If you’re looking for a summer read that helps you step back from day-to-day edu-debates, pick up Robert Putnam’s latest book. Our Kids: The American Dream in Crisis gives a sprawling portrait of the growing opportunity gaps between rich and poor students in America. Through a series of first-hand, intimate interviews with children and families across the country, Putnam goes beyond repeating the disparities in K–12 and postsecondary academic outcomes that education reformers can recite in their sleep; he zooms out to illustrate all of the nonacademic disparities and differences that shape young people’s divergent paths toward adulthood and, for some, reinforce stubborn cycles of intergenerational poverty.
In the book’s final chapter, Putnam offers a range of relatively traditional policy solutions that could combat these growing gaps. These consist of mostly macro recommendations for how we might think about alleviating the wide-ranging effects that poverty inflicts on children. In many ways, the conclusion reads less as a call to particular action, however, than as a call for a cultural shift toward greater empathy—or as he puts it, “a commitment to invest in other people’s children.”

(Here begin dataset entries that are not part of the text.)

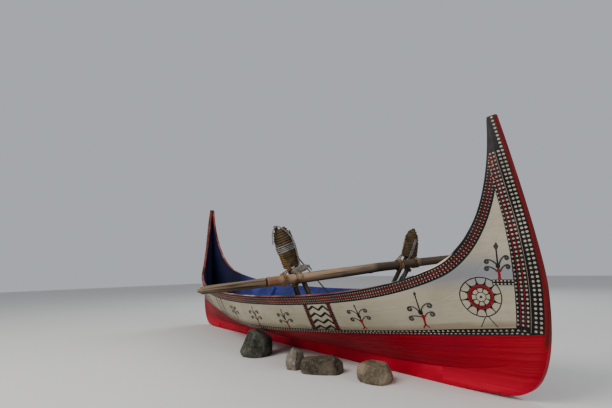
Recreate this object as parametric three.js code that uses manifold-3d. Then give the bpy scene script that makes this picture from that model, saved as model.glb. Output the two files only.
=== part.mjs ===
// A one-man rowing boat built of planks on a keel, with high upswept ends, chocked upright on a beach by stones.
// Millimetres. X runs along the keel to the bow, Y to port, Z up, with z = 0 on the ground under the keel.
import * as THREE from "three";
import { mergeVertices } from "three/addons/utils/BufferGeometryUtils.js";
import Module from "manifold-3d";

const wasm = await Module();
wasm.setup();

// Driving dimensions of the hull
const PLANK = 18; // plank thickness
const GAP = 0.3; // clearance between touching pieces
const TIP = { x: 1474, z: 1083.4 }; // leading edge at the top of the stem
const STEM_FURTHEST = { x: 1592.7, z: 395 }; // leading edge's furthest point forward
const FOREFOOT = { x: 1379.1, z: 8.8 }; // where the leading edge becomes the keel's underside
const SHEER_MID = { y: 405.2, z: 340 }; // outer top edge of the planking amidships
const SHEER_TURN = { x: 1245, z: 482.3, angle: 0.4324 }; // where the sheer turns up into the wing
const SHEER_TIP = { x: 1442.7, y: 20.5, z: 1076.9, angle: 1.5284 };
const CHINE_MID = { y: 311.9, z: 143.5 }; // knuckle between garboard and topsides, amidships
const CHINE_SPAN = 1600; // half-length over which the knuckle line's fall and rise are measured
const CHINE_FALL = 301.2; // how far it comes in over that span
const CHINE_RISE = 90.6; // how far it rises over that span
const CHINE_ROUND = 300; // half-length of its rounded middle
const KEEL_LINE_MID = { y: 42.6, z: 57.8 }; // outer lower edge of the garboard, amidships
const KEEL_LINE_END = { x: 1440, y: 30, z: 120 };
const SCARF_U = 0.8; // where the stem pieces are scarfed to the keel, as a share of the keel line
const SCARF_X = SCARF_U * KEEL_LINE_END.x;
const CHINE_V = 0.3; // v is 0 at the keel line, 1 at the sheer
const CHINE_ON_RABBET = 0.13; // where the knuckle meets the rabbet, as a share of its length
const SEAM_V = 0.0006; // half of a seam's opening, in v
const BUTT_U = 0.0003; // half of a butt's opening, in u

// Driving dimensions of the crossbar and the crutches
const BAR = { x: 553.6, z: 470.3, yaw: 0.238, rise: 0.089, half: 812 }; // centre, dx/dy, dz/dy, reach in y
const BAR_R = 27;
const LEG_R = 16;
const LEG_OFFSET = (BAR_R + LEG_R + GAP) * Math.hypot(1, BAR.yaw); // legs stand this far aft of the bar's axis

const v3 = (x, y, z) => new THREE.Vector3(x, y, z);
const lerp = THREE.MathUtils.lerp;
const materials = {
  redPaint: { color: 0xb0121f, roughness: 0.5, metalness: 0 },
  whitePaint: { color: 0xbdb6a8, roughness: 0.6, metalness: 0 },
  stemPaint: { color: 0x8a1a1a, roughness: 0.55, metalness: 0 },
  bluePaint: { color: 0x2a3f9c, roughness: 0.6, metalness: 0 },
  bareWood: { color: 0x8a6e54, roughness: 0.8, metalness: 0 },
  darkWood: { color: 0x4a3626, roughness: 0.85, metalness: 0 },
  rope: { color: 0x6d5a32, roughness: 0.95, metalness: 0 },
  paleRope: { color: 0xa8a49a, roughness: 0.95, metalness: 0 },
  stone: { color: 0x6a655c, roughness: 0.9, metalness: 0 },
};
const part = new THREE.Group();

function addMesh(name, geometry, material) {
  const mesh = new THREE.Mesh(geometry, new THREE.MeshStandardMaterial(materials[material]));
  mesh.name = name;
  part.add(mesh);
}

// Solids: a grid of points closed over its edges, and manifold joins and cuts.
function geometryOf(points, triangles) {
  const g = new THREE.BufferGeometry();
  g.setAttribute("position", new THREE.Float32BufferAttribute(points.flatMap((p) => [p.x, p.y, p.z]), 3));
  g.setIndex(triangles);
  return g;
}

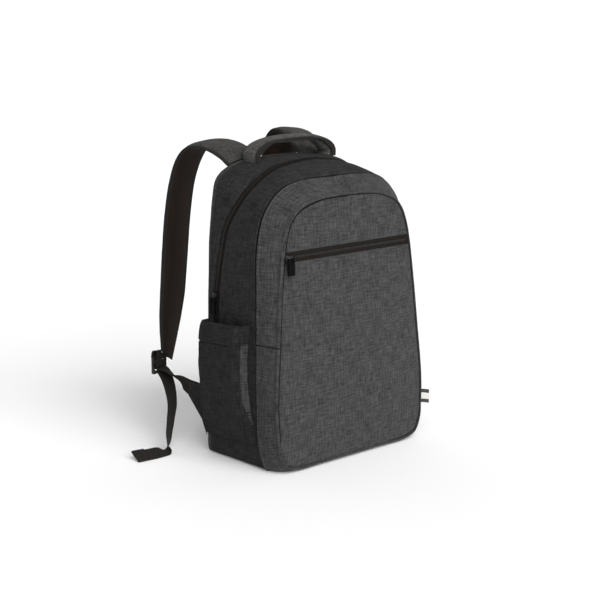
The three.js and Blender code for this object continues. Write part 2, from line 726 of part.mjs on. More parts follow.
// A slider on its zip with the puller hanging from it: away is out of the bag, pull the way
// in which the slider closes, and the puller hangs straight down
function slider(name, place, away, pull, fromZip) {
  const up = new THREE.Vector3(0, 0, 1);
  const side = new THREE.Vector3().crossVectors(pull, away).normalize();
  const body = add(name + '_slider', sliderGeometry(), sliderMetal);
  body.setRotationFromMatrix(new THREE.Matrix4().makeBasis(side, pull, away));
  body.position.copy(place).addScaledVector(away, fromZip);
  const hangSide = new THREE.Vector3().crossVectors(up, away).normalize();
  const hangUp = new THREE.Vector3().crossVectors(away, hangSide).normalize();
  const puller = add(name + '_puller', pullerGeometry(), mouldedBlack);
  puller.setRotationFromMatrix(new THREE.Matrix4().makeBasis(hangSide, hangUp, away));
  puller.position.copy(place)
    .addScaledVector(away, fromZip + sliderThickness + seamGap)
    .addScaledVector(hangUp, pullerOverlap - sliderLength / 2);
}

function sliders() {
  const main = seamAtHeight(mainZipSeam, mainSliderHeight);
  const above = mainZipSeam[main.index].place.clone().sub(main.place).normalize();
  slider('main_zip', main.place, new THREE.Vector3(-1, 0, 0), above, seamGap);
  const front = seamAtHeight(frontSeam, frontZipHeight).place;
  const lean = new THREE.Vector3(0, -1, frontLean / bagHeight).normalize();
  const start = front.clone().setX(front.x + clothWall + sliderLength / 2);
  slider('front_zip', start, lean, new THREE.Vector3(-1, 0, 0), seamGap);
}

// Side pockets: an open pouch that stands off each side panel
function sidePockets() {
  const sideAt = (height, depth) => {
    const back = seamAtHeight(leftSide(backSeam, sideRow, lastRow), height).place;
    const front = seamAtHeight(leftSide(middleSeam, sideRow, lastRow), height).place;
    return mix(-back.x, -front.x, (back.y - depth) / (back.y - front.y));
  };
  const sections = pocketRows.map((row) => {
    const height = mix(pocketBottom, pocketHeight, row.rise);
    const back = halfDepth - row.back * bagDepth;
    const front = halfDepth - row.front * bagDepth;
    const at = (point, inset) => {
      const y = mix(back, front, point.along) + inset.y;
      const out = sideAt(height, y) + seamGap + point.off * row.stand * pocketStand + inset.x;
      return new THREE.Vector3(-out, y, height);
    };
    const reach = pocketStand * row.stand;
    const outer = pouchPoints.map((point) => at(point, {
      x: clothWall * (point.off === 0 ? 0 : 1), y: 0
    }));
    const inner = pouchPoints.map((point) => at(
      { along: point.along, off: point.off * Math.max(1 - clothWall / reach, 0) },
      { x: 0, y: point.inner * clothWall }));
    return [...outer, ...inner.reverse()];
  });
  const pocket = solidLoft(sections);
  add('side_pocket_left', pocket, fabricSide);
  add('side_pocket_right', mirrored(pocket), fabricSide);
}

// Height of the bag's top between the back seam and the main zip
function topAt(x, y) {
  const heightOn = (seam) => {
    const i = seam.findIndex((edge, k) => k > 0 && edge.place.x >= x
      && seam[k - 1].place.x < x);
    const before = seam[i - 1].place;
    const after = seam[i].place;
    const share = (x - before.x) / (after.x - before.x);
    return { y: mix(before.y, after.y, share), z: mix(before.z, after.z, share) };
  };
  const back = heightOn(overCrown(backSeam, crossSeamRow));
  const zip = heightOn(mainZipSeam);
  return mix(back.z, zip.z, (back.y - y) / (back.y - zip.y));
}

function haulHandle() {
  const middle = halfDepth - handleBack;
  const depth = new THREE.Vector3(0, 1, 0);
  const half = handleRows.map((row) => ({
    place: new THREE.Vector3(-row.out * handleSpan / 2, middle,
      bagHeight + row.rise * handleRise),
    across: depth,
    width: row.width * handleWidth,
    thickness: row.pad * handlePad
  }));
  const otherHalf = half.slice(0, -1).reverse().map((row) => ({
    ...row, place: opposite(row.place)
  }));
  const arch = bandSections(smoothRows([...half, ...otherHalf], 1), bandShape);
  const foot = (section, x) => section.map((point, i) => {
    const y = middle + bandShape[i].u * handleWidth;
    const out = x + Math.sign(x) * bandShape[i].v * handlePad;
    return new THREE.Vector3(out, y, topAt(out, y) + gussetSwell + handleSeat);
  });
  const left = foot(arch[0], -handleSpan / 2);
  const right = foot(arch[arch.length - 1], handleSpan / 2);
  add('haul_handle', solidLoft([left, ...arch, right]), fabric);
}

// Everything on one side of the harness, built on the left and mirrored for the right
function strapRowsFor(reach, arch, end) {
  return strapRows.map((row) => ({
    place: new THREE.Vector3(-row.out * halfWidth,
      halfDepth + strapSeat + row.behind * reach,
      mix(end, bagHeight, row.rise) + row.arch * arch),
    across: turned(row.yaw, row.tilt),
    width: row.width * strapWidth,
    thickness: strapPad
  }));
}

function lockShape() {
  const frame = new THREE.Shape();
  const wide = lockWidth / 2;
  const tall = lockLength / 2;
  frame.moveTo(-wide, -tall);
  frame.lineTo(wide, -tall);
  frame.lineTo(wide, tall);
  frame.lineTo(-wide, tall);
  const slotWide = (webbingWidth + slotPlay) / 2;
  const slot = (low, high) => {
    const hole = new THREE.Path();
    hole.moveTo(-slotWide, low);
    hole.lineTo(-slotWide, high);
    hole.lineTo(slotWide, high);
    hole.lineTo(slotWide, low);
    frame.holes.push(hole);
  };
  slot(lockMiddleBar / 2, tall - lockBar);
  slot(-tall + lockBar, -lockMiddleBar / 2);
  return new THREE.ExtrudeGeometry(frame, { depth: lockThickness, bevelEnabled: false })
    .translate(0, 0, -lockThickness / 2);
}

function harness(side, reach, arch, end) {
  const put = (name, geometry, finish) => add(name + '_' + side,
    side === 'left' ? geometry : mirrored(geometry), finish);
  const rows = strapRowsFor(reach, arch, end);
  const smooth = smoothRows(rows, 2);
  const strap = bandSections(smooth, bandShape);
  strap[0].forEach((point) => point.setY(halfDepth + strapSeat));
  put('shoulder_strap', solidLoft(strap), fabric);

  // The lock hangs just outside the strap's lower end, turned a little from the back panel
  const strapEnd = rows[rows.length - 1].place;
  const across = turned(lockYaw, 0);
  const upward = new THREE.Vector3(0, 0, 1);
  const backward = new THREE.Vector3().crossVectors(upward, across);
  const lockCentre = strapEnd.clone().add(new THREE.Vector3(-lockAside, lockBehind, -lockDrop));
  const inLock = (up, back, aside = 0) => lockCentre.clone().addScaledVector(upward, up)
    .addScaledVector(backward, back).addScaledVector(across, aside);
  const lock = lockShape().applyMatrix4(new THREE.Matrix4()
    .makeBasis(across, upward, backward.clone().negate()).setPosition(lockCentre));
  put('ladder_lock', lock, mouldedBlack);

  const tape = (places, acrosses, steps) => tapeLoft(bandSections(smoothRows(
    places.map((place, i) => ({
      place, across: acrosses[i], width: webbingWidth, thickness: webbingThickness
    })), steps), tapeShape).map(onFloor));

  // Tab from the strap's end, behind the top bar and through the upper slot
  const clearOf = lockThickness / 2 + webbingThickness / 2 + lockGap;
  const slotTop = lockLength / 2 - lockBar;
  const last = smooth[smooth.length - 1];
  const down = last.place.clone().sub(smooth[smooth.length - 2].place).normalize();
  const endAcross = last.across.clone().addScaledVector(down, -last.across.dot(down)).normalize();
  const tabStart = strapEnd.clone().addScaledVector(down, seamGap)
    .addScaledVector(endAcross, (webbingWidth - last.width) / 2);
  const tabPlaces = tabRows.map((row) => inLock(
    slotTop + row.up * lockBar, row.back * clearOf, row.aside * lockWidth));
  const slanted = (share) => across.clone().lerp(endAcross, share).normalize();
  const tabBelow = tabStart.clone().addScaledVector(down, webbingThickness * 2);
  put('strap_tab', tape(
    [tabStart, tabBelow, tabBelow.clone().lerp(tabPlaces[0], 0.5), ...tabPlaces],
    [endAcross, endAcross, slanted(tabTurn), ...tabRows.map((row) => slanted(row.slant))],
    2), webbingBlack);

  // Lower webbing: from the wing, twisting on its way, out behind the lock and into its slot
  const slotLow = lockBar - lockLength / 2;
  const slotAt = (share) => mix(slotLow, -lockMiddleBar / 2, share);
  const wingEnd = new THREE.Vector3(
    -halfWidth, halfDepth + wingReach, wingHeight * wingEndHigh);
  const webOut = inLock(slotAt(webbingSeat), -clearOf);
  const wingAlong = webOut.clone().sub(wingEnd).normalize();
  const wingAcross = new THREE.Vector3(0, -wingAlong.z, wingAlong.y).normalize();
  const webStart = wingEnd.clone().addScaledVector(wingAlong, seamGap);
  const sideways = across.clone().negate();
  put('lower_webbing', tape([
    ...webbingRows.map((row) => webStart.clone().lerp(webOut, row.along)),
    webOut.clone().addScaledVector(wingAlong, clearOf)
  ], [
    ...webbingRows.map((row) => sideways.clone().lerp(wingAcross, row.upright).normalize()),
    sideways
  ], 3), webbingBlack);

  // Wing of cloth that holds the webbing at the lower corner of the back
  const seamY = halfDepth + seamGap;
  const corner = wingAcross.clone().multiplyScalar(webbingWidth / 2);
  const tipHigh = wingEnd.clone().add(corner);
  const tipLow = wingEnd.clone().sub(corner);
  const outline = new THREE.Shape([
    ...wingEdge.map(({ out, high }) => new THREE.Vector2(
      mix(seamY, tipLow.y, out), wingHeight * high)),
    new THREE.Vector2(tipLow.y, tipLow.z),
    new THREE.Vector2(tipHigh.y, tipHigh.z),
    new THREE.Vector2(seamY, wingHeight)
  ]);
  const wing = new THREE.ExtrudeGeometry(outline, {
    depth: wingThickness, bevelEnabled: false
  });
  wing.applyMatrix4(new THREE.Matrix4().makeBasis(new THREE.Vector3(0, 1, 0),
    new THREE.Vector3(0, 0, 1), new THREE.Vector3(1, 0, 0)));
  wing.translate(-halfWidth - wingThickness / 2, 0, 0);
  put('strap_wing', wing, fabric);

  // Loose end of the webbing: it drops from the lock and lies on the floor
  const tailStart = inLock(slotAt(tailSeat), -clearOf);
  const tailPlaces = tailRows.map((row) => {
    const lying = webbingWidth / 2 * Math.sin(row.tilt * degrees)
      + webbingThickness / 2 * Math.cos(row.tilt * degrees);
    return new THREE.Vector3(
      tailStart.x - row.aside * tailSpread,
      tailStart.y - row.forward * tailForward,
      Math.max(mix(tailStart.z, 0, row.drop), lying));
  });
  put('webbing_tail', tape(
    [inLock(slotAt(tailSeat), 0), ...tailPlaces],
    [across, ...tailRows.map((row) => turned(row.yaw, row.tilt))], 2), webbingBlack);
}

// Label loop sewn into the right of the front seam
function labelLoop() {
  const edge = Math.max(...[-0.5, 0, 0.5].map(
    (share) => -seamAtHeight(frontSeam, labelHeight + share * labelWidth).place.x));
  const out = [0, labelReach].map((distance) => ({
    place: new THREE.Vector3(edge + seamGap + distance,
      frontFace(labelHeight) + labelThickness / 2 + seamGap, labelHeight),
    across: new THREE.Vector3(0, 0, 1),
    width: labelWidth,
    thickness: labelThickness
  }));
  add('label_loop', solidLoft(bandSections(out, tapeShape)), labelWhite);
}

backPanel();
gussets();
frontPanels();
frontZip();
mainZip();
sliders();
sidePockets();
haulHandle();
harness('left', strapReachLeft, strapArchLeft, strapEndLeft);
harness('right', strapReachRight, strapArchRight, strapEndRight);
labelLoop();

export default backpack;
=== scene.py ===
# Laptop backpack: heather cloth body with a front pocket, zips, padded straps and webbing
import bpy
import bmesh
import json
import math
import numpy as np
from mathutils import Matrix, Vector
from mathutils.geometry import delaunay_2d_cdt

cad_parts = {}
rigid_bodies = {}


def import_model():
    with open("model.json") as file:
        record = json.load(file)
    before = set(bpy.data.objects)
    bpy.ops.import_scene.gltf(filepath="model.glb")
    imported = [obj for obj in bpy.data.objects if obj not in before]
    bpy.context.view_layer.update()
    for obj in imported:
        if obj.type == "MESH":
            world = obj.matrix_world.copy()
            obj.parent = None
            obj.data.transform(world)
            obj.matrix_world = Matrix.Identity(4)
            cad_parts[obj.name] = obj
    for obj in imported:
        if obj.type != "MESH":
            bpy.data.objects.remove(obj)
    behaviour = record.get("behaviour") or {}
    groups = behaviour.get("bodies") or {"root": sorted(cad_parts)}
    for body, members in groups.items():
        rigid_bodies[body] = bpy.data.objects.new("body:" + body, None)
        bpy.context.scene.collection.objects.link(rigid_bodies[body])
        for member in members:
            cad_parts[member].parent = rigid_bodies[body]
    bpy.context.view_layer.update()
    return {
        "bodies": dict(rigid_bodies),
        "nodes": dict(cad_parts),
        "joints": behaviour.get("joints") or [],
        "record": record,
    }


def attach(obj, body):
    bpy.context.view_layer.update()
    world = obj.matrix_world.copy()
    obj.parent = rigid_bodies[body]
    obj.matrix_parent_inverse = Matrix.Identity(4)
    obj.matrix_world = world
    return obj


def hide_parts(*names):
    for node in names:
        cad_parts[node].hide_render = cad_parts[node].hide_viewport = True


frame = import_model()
mm = 0.001

camera = {
    "azimuth": -42.334, "elevation": 11.848, "lens": 84.72,
    "place": (-1.445857, -1.549762, 0.674371)
}


def buildCamera():
    a, e = math.radians(camera["azimuth"]), math.radians(camera["elevation"])
    back = Vector((math.sin(a) * math.cos(e), -math.cos(a) * math.cos(e), math.sin(e)))
    right = Vector((math.cos(a), math.sin(a), 0))
    up = back.cross(right)
    view = bpy.data.cameras.new("photoCamera")
    view.lens = camera["lens"]
    view.sensor_width = 36
    view.clip_start = 0.01
    eye = bpy.data.objects.new("photoCamera", view)
    bpy.context.scene.collection.objects.link(eye)
    eye.matrix_world = Matrix((
        (right.x, up.x, back.x, camera["place"][0]),
        (right.y, up.y, back.y, camera["place"][1]),
        (right.z, up.z, back.z, camera["place"][2]),
        (0, 0, 0, 1)))
    bpy.context.scene.camera = eye


buildCamera()


# Shader maths as plain expressions: a socket adds its Math node when it meets an operator
class Socket:
    def __init__(self, graph, link):
        self.graph, self.link = graph, link

    def math(self, operation, *values):
        return self.graph.node("Math", {"operation": operation}, dict(enumerate(values)))

    def __add__(self, other):
        return self.math("ADD", self, other)

    def __sub__(self, other):
        return self.math("SUBTRACT", self, other)

    def __mul__(self, other):
        return self.math("MULTIPLY", self, other)

    def __rmul__(self, other):
        return self.math("MULTIPLY", other, self)

    def sine(self):
        return self.math("SINE", self)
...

Some readers are now contemplating how to go about tackling these very real challenges. Last week, after interviewing Putnam, Mike Petrilli of the Fordham Institute considered concrete school-based solutions to the complex gaps that Our Kids outlines. He explored three courses of action—school integration, school choice, and new school models with higher levels of service and support—which, he is quick to point out, admittedly cater to different poles of the political spectrum.
In a paper coming out later this week, Michael Horn and I also weigh in on how we think schools can address some of these chronic challenges. In The Educator’s Dilemma: When and how schools should embrace poverty relief, we argue that the challenge of addressing the achievement gap is as much structural as it is political. If schools are to mitigate the predictive power of poverty on student outcomes, they must restructure themselves to be more than just purveyors of academics. To borrow a business term, they must “integrate backward” beyond just core academic delivery to design and distribute a range of nonacademic supports. Importantly, we do not posit that offering simply more services to low-income students or families can predictably drive outcomes. Rather, we explain that schools need to design and deliver services in an interdependent manner that is tightly in sync with their academic side of the house, such that they are able to constantly innovate around and tweak the types and dosages of supports that they provide.
We base these conclusions on decades of research by Clay Christensen and his colleagues on how organizations must structure themselves in order to yield breakthrough performance. When a given product is falling short on performance, companies will integrate backward in order to have far greater control over the design and delivery of their products. For centuries, companies have been driven to integrate activities that were their original core business in order to reach new heights of performance and distribution.
Gustavus Franklin Swift’s approach to marketing and selling beef, for example, reflected his willingness to integrate beyond the late 19th-century’s model of raising, butchering, and selling beef on an exclusively local basis. At that time, because there was no technology for transporting meat long distances, the beef industry lacked significant economies of scale. Swift saw an opportunity to integrate backward and forward: he centralized butchering in Kansas City, which meant he could process beef at a very low cost. Then Swift designed the world’s first ice-cooled railcars. He even made and sold ice cabinets to retail shops throughout the Midwest and Northeast so that once the beef arrived, it would stay fresh. One key to Swift’s ability to market beef in far flung regions was the ability to assure customers that the beef was still safe to consume, given that it had traveled all the way from the stockyards of Chicago to the market. Because a clear understanding of refrigeration and meatpacking processes did not exist at the time, Swift had to control the entire process to ensure that the temperature and storage practices remained sound. In other words, Swift had to expand beyond his so-called core competencies and introduce new, interdependent lines of business in order to revolutionize the beef industry.
Schools aiming to drive performance can learn from this strategy of erecting interdependent organizational structures in order to serve their demanding customers. Many schools, particularly those serving low-income and minority students, may find themselves in a similar “not good enough” position. In an effort to serve students who, on average, perform behind their higher income peers, these schools are serving some of the most “demanding” students in the education system—students whom schools that merely provide academic services and only a few add-on services may not be set up to serve. Schools may need to integrate far beyond their core competency—delivering academics—to produce dramatically better results.
There are already some encouraging experiments in doing just that. We highlight four such efforts—KIPP, community schools, Harlem Children’s Zone, and the SEED schools. These are all well-known and promising approaches in the education reform space. We analyze these approaches, however, through the fresh lens of our theory to understand whether and how they are structured in a manner to maximize their ability to deliver nonacademic supports that in turn drive academic performance.
Putnam’s in-depth look at the fraying edges of equality of opportunity presents urgent and complex challenges facing the country. We hope that this paper can be a contribution to those seeking solutions to profound gaps that persist today among America’s kids.